Set exercise:
Find the lines below that contain the string "with". Copy each one.

Data shown:

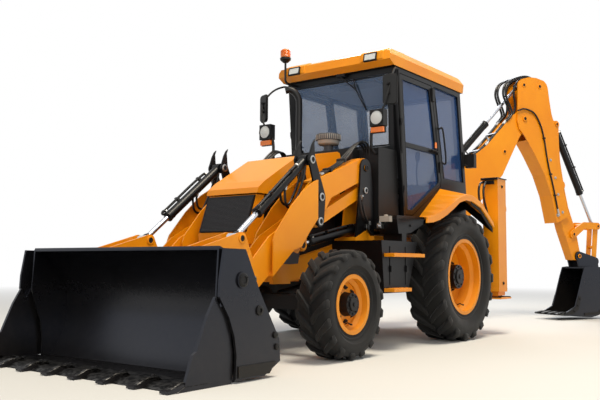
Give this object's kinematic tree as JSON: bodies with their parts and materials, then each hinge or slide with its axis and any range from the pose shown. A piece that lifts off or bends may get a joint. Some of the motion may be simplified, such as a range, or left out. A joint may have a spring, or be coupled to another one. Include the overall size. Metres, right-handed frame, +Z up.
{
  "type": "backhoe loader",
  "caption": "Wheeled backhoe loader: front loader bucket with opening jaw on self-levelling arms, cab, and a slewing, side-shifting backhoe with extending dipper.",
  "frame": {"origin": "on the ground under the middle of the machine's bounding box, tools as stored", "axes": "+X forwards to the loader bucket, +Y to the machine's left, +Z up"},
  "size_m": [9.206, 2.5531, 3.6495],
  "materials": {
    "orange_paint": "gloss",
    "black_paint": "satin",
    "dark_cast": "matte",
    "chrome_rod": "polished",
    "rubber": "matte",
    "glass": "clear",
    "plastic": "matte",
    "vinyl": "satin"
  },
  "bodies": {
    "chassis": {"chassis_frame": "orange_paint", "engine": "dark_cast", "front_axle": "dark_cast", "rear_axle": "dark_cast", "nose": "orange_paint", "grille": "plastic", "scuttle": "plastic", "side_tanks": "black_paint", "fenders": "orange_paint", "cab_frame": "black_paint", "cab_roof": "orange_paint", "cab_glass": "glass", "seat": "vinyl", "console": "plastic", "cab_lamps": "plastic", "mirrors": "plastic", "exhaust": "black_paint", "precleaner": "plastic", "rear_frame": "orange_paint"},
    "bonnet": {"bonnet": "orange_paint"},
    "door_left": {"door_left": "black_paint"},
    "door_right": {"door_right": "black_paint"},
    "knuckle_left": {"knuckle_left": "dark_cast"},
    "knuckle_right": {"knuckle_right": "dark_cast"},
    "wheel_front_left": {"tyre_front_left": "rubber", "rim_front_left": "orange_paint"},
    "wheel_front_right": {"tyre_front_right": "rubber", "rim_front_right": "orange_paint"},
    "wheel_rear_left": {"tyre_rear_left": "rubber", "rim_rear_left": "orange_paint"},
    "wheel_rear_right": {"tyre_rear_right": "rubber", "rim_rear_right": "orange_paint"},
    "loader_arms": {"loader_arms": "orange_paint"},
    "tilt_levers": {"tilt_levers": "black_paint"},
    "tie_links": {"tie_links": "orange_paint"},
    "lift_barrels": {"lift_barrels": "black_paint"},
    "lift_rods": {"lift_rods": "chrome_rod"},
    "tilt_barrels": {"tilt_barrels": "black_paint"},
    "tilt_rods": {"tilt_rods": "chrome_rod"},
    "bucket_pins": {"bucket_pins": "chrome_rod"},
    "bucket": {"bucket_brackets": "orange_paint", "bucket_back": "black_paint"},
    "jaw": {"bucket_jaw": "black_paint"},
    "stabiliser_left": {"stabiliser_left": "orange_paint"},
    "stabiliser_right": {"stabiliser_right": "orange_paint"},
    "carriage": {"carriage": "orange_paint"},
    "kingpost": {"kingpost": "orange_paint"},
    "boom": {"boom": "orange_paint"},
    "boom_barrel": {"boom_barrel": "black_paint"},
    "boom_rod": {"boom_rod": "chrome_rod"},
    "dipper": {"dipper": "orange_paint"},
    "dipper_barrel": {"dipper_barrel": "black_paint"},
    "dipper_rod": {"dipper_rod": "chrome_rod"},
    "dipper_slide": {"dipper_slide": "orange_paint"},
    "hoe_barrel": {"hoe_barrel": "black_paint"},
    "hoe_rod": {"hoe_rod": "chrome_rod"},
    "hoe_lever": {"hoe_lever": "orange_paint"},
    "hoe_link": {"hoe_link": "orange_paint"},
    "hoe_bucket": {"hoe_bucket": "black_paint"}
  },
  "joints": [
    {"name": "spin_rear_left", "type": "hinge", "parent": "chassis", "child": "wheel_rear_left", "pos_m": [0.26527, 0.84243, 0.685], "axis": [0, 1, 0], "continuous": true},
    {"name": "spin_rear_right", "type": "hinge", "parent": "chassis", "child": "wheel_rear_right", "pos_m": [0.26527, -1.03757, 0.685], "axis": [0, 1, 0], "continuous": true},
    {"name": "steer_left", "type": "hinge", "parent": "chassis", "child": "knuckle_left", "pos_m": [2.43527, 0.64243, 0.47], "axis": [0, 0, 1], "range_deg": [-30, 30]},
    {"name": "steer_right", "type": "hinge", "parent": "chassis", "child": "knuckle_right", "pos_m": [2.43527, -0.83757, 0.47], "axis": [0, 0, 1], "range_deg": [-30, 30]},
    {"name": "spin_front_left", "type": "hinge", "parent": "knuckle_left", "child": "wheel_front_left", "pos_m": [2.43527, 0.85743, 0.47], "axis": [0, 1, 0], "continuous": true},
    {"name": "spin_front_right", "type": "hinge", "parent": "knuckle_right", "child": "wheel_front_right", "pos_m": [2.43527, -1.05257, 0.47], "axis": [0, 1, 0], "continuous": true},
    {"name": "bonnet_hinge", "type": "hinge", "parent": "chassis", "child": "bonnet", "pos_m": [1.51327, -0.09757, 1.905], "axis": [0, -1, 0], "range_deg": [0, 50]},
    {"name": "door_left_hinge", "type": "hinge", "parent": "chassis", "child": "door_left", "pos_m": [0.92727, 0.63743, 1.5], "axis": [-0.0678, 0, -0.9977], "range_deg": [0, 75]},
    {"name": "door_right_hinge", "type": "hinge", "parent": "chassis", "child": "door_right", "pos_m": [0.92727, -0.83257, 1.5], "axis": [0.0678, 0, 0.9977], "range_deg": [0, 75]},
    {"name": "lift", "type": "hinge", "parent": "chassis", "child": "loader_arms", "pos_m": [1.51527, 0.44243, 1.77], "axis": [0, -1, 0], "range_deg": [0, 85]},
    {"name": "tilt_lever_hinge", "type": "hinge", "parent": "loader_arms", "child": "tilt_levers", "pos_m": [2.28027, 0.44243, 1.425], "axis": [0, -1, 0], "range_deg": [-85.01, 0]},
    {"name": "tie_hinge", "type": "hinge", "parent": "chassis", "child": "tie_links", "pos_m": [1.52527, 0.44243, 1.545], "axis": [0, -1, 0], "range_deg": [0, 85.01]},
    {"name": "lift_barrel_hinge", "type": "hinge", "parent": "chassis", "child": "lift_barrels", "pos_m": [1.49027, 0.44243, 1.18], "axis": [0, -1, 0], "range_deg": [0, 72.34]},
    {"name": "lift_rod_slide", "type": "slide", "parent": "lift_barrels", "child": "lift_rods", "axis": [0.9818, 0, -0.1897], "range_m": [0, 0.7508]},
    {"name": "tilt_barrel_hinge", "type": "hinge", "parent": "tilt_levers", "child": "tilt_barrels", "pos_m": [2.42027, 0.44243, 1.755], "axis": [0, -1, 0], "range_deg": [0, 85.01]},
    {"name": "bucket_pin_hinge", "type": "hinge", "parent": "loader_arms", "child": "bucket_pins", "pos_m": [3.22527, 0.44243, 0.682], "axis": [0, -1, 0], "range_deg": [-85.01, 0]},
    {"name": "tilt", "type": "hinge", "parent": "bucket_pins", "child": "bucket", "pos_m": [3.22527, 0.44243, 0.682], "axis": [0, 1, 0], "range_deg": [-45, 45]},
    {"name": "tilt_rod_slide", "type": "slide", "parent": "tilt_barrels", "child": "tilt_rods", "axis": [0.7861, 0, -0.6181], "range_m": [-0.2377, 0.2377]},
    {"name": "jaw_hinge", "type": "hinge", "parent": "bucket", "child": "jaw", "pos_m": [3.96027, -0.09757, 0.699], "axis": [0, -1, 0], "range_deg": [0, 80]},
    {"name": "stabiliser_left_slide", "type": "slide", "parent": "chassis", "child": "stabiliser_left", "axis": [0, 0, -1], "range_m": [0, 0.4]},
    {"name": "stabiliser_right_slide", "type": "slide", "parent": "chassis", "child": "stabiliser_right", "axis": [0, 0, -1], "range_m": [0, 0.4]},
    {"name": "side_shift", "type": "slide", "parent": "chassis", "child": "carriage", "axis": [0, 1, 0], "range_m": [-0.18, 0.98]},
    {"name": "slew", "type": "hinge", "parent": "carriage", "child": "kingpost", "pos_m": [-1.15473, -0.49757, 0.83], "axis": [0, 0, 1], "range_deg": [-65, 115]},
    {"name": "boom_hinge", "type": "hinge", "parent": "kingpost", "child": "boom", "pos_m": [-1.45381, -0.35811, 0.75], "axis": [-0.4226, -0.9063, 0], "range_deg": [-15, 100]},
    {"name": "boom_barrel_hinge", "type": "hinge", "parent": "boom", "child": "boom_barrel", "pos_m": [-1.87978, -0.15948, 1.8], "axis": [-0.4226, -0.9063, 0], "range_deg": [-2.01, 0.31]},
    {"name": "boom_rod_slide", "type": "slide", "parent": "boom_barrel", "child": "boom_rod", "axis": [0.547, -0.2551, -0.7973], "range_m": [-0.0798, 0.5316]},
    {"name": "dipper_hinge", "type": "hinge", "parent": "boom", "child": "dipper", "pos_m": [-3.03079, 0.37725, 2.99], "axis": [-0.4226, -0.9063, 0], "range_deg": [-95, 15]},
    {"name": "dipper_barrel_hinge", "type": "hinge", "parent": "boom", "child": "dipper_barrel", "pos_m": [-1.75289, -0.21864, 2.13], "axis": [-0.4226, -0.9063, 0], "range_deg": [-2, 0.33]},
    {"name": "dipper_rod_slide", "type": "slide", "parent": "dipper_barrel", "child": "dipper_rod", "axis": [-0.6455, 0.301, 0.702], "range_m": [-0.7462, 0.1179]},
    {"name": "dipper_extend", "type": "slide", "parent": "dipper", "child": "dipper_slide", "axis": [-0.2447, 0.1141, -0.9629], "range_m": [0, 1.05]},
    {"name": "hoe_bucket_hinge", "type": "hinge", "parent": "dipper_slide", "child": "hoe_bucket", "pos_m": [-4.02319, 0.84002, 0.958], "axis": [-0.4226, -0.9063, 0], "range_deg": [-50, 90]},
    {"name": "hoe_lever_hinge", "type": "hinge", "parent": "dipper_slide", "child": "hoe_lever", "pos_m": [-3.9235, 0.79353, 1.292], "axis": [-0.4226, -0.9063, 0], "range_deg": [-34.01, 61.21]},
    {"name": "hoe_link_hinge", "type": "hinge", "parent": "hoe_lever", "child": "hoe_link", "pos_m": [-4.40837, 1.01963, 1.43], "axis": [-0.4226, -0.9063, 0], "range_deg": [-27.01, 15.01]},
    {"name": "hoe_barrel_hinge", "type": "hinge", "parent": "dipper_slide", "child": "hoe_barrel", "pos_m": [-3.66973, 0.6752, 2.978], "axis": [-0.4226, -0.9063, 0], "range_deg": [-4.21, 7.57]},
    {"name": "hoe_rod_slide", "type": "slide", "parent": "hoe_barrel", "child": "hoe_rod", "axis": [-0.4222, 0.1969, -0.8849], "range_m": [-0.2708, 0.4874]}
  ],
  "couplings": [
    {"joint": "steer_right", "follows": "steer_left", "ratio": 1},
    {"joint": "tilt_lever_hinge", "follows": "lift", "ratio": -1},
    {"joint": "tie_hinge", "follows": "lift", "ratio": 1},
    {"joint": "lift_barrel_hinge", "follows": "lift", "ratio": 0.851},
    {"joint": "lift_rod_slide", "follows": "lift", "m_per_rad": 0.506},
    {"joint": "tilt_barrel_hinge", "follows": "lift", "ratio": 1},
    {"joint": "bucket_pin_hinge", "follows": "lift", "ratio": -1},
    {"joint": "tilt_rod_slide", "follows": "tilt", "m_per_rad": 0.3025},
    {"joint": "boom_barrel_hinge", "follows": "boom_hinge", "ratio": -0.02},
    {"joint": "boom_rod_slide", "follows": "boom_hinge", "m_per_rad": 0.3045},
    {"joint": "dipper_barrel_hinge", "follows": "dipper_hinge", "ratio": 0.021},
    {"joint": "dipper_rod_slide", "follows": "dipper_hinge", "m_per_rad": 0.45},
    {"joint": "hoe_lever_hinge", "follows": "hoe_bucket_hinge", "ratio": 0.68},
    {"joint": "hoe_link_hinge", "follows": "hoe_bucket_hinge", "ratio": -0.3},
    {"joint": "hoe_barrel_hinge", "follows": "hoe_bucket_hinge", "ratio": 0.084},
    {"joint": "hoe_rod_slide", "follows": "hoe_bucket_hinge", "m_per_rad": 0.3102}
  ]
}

Expected output:
Give this object's kinematic tree as JSON: bodies with their parts and materials, then each hinge or slide with its axis and any range from the pose shown. A piece that lifts off or bends may get a joint. Some of the motion may be simplified, such as a range, or left out. A joint may have a spring, or be coupled to another one. Include the overall size. Metres, right-handed frame, +Z up.
  "caption": "Wheeled backhoe loader: front loader bucket with opening jaw on self-levelling arms, cab, and a slewing, side-shifting backhoe with extending dipper.",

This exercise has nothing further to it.